• [STORED ROWS]
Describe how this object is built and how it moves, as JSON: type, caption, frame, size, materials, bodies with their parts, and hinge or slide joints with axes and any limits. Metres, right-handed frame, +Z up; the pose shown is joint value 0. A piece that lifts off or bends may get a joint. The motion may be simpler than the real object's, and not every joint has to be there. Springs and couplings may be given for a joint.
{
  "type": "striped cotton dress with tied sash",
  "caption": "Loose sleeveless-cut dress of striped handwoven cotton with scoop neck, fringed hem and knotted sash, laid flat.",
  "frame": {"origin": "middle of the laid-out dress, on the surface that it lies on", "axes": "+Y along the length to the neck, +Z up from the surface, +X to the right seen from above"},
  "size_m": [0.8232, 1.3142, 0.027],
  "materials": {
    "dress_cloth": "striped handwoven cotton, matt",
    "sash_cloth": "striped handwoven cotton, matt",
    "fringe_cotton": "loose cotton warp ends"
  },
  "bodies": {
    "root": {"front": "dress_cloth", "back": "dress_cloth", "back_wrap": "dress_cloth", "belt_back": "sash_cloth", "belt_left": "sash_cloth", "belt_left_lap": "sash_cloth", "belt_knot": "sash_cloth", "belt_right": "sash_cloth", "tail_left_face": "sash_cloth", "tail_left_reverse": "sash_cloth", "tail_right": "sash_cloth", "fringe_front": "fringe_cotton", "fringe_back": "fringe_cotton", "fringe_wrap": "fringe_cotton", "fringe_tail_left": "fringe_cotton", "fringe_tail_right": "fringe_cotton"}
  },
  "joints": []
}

--

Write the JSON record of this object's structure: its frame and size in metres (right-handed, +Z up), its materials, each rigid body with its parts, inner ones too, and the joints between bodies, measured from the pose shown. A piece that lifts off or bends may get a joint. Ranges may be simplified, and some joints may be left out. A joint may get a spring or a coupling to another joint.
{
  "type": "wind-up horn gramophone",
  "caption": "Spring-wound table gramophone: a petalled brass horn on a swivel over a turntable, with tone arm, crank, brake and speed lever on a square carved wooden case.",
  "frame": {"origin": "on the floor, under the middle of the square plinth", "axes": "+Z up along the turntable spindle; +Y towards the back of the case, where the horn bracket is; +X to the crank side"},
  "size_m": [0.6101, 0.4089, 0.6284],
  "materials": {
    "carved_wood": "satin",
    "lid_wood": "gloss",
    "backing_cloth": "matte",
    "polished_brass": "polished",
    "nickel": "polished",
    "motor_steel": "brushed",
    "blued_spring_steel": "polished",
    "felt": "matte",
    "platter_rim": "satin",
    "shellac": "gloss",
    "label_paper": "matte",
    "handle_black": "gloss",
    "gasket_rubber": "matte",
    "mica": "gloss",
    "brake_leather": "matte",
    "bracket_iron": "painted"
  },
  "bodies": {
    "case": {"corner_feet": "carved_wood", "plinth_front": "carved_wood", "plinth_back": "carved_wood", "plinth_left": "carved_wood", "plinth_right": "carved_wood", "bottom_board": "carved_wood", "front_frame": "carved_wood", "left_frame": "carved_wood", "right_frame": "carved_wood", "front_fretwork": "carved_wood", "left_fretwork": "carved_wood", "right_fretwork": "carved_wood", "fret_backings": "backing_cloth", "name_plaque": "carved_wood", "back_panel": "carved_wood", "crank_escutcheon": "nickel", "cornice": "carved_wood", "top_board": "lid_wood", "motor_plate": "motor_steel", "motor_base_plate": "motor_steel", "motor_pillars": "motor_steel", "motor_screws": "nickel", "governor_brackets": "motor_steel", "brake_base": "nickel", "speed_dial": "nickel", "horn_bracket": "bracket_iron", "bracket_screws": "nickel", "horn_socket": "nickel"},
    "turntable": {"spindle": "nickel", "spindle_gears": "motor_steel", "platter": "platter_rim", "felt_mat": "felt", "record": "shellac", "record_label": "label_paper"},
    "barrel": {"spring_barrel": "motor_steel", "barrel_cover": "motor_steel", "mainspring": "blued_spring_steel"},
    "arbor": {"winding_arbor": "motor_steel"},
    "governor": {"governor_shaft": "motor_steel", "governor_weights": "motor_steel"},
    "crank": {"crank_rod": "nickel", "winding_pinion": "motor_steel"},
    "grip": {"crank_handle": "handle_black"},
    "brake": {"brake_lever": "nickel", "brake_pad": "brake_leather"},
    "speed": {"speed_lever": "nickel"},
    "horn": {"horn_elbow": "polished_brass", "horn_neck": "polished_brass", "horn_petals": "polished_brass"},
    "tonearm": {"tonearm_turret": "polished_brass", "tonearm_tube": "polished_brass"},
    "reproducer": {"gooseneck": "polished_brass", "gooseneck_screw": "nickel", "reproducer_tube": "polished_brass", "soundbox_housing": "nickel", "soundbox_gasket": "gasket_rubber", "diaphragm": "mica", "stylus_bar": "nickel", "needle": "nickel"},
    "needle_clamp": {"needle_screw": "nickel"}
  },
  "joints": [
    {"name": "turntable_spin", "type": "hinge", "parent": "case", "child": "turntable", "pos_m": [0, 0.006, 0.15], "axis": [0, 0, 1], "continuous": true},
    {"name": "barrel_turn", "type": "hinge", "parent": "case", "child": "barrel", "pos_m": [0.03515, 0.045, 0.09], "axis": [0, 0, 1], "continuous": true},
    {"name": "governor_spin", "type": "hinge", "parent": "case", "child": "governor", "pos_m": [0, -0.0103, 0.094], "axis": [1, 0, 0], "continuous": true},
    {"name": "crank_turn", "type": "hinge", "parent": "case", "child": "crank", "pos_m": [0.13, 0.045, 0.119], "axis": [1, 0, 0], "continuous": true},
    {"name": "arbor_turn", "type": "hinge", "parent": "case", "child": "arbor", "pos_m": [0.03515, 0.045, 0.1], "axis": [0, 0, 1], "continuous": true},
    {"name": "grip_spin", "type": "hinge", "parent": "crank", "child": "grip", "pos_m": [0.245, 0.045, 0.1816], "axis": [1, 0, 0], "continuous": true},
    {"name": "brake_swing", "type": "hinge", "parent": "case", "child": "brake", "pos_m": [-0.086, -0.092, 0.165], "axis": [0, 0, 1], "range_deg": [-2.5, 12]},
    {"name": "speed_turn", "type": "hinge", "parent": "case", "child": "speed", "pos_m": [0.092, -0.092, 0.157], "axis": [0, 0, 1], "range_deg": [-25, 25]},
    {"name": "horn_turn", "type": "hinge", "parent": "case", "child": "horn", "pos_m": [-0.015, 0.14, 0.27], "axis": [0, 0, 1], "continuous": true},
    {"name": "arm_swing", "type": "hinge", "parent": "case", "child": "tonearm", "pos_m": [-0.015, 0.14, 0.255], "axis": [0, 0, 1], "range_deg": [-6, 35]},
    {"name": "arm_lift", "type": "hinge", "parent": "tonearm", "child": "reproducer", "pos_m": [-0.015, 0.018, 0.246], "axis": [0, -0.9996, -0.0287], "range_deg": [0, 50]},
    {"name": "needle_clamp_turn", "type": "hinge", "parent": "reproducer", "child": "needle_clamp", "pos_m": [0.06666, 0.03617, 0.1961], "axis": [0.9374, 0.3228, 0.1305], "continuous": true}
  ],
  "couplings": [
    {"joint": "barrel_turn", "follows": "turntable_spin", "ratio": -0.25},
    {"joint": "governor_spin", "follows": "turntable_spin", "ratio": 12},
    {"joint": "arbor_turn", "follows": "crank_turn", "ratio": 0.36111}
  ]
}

• [WORK INSTRUCTIONS]
Search the listing above for the string "object". Copy every line that contains it.

• [RESPONSE TO THE TASK]
Describe how this object is built and how it moves, as JSON: type, caption, frame, size, materials, bodies with their parts, and hinge or slide joints with axes and any limits. Metres, right-handed frame, +Z up; the pose shown is joint value 0. A piece that lifts off or bends may get a joint. The motion may be simpler than the real object's, and not every joint has to be there. Springs and couplings may be given for a joint.
Write the JSON record of this object's structure: its frame and size in metres (right-handed, +Z up), its materials, each rigid body with its parts, inner ones too, and the joints between bodies, measured from the pose shown. A piece that lifts off or bends may get a joint. Ranges may be simplified, and some joints may be left out. A joint may get a spring or a coupling to another joint.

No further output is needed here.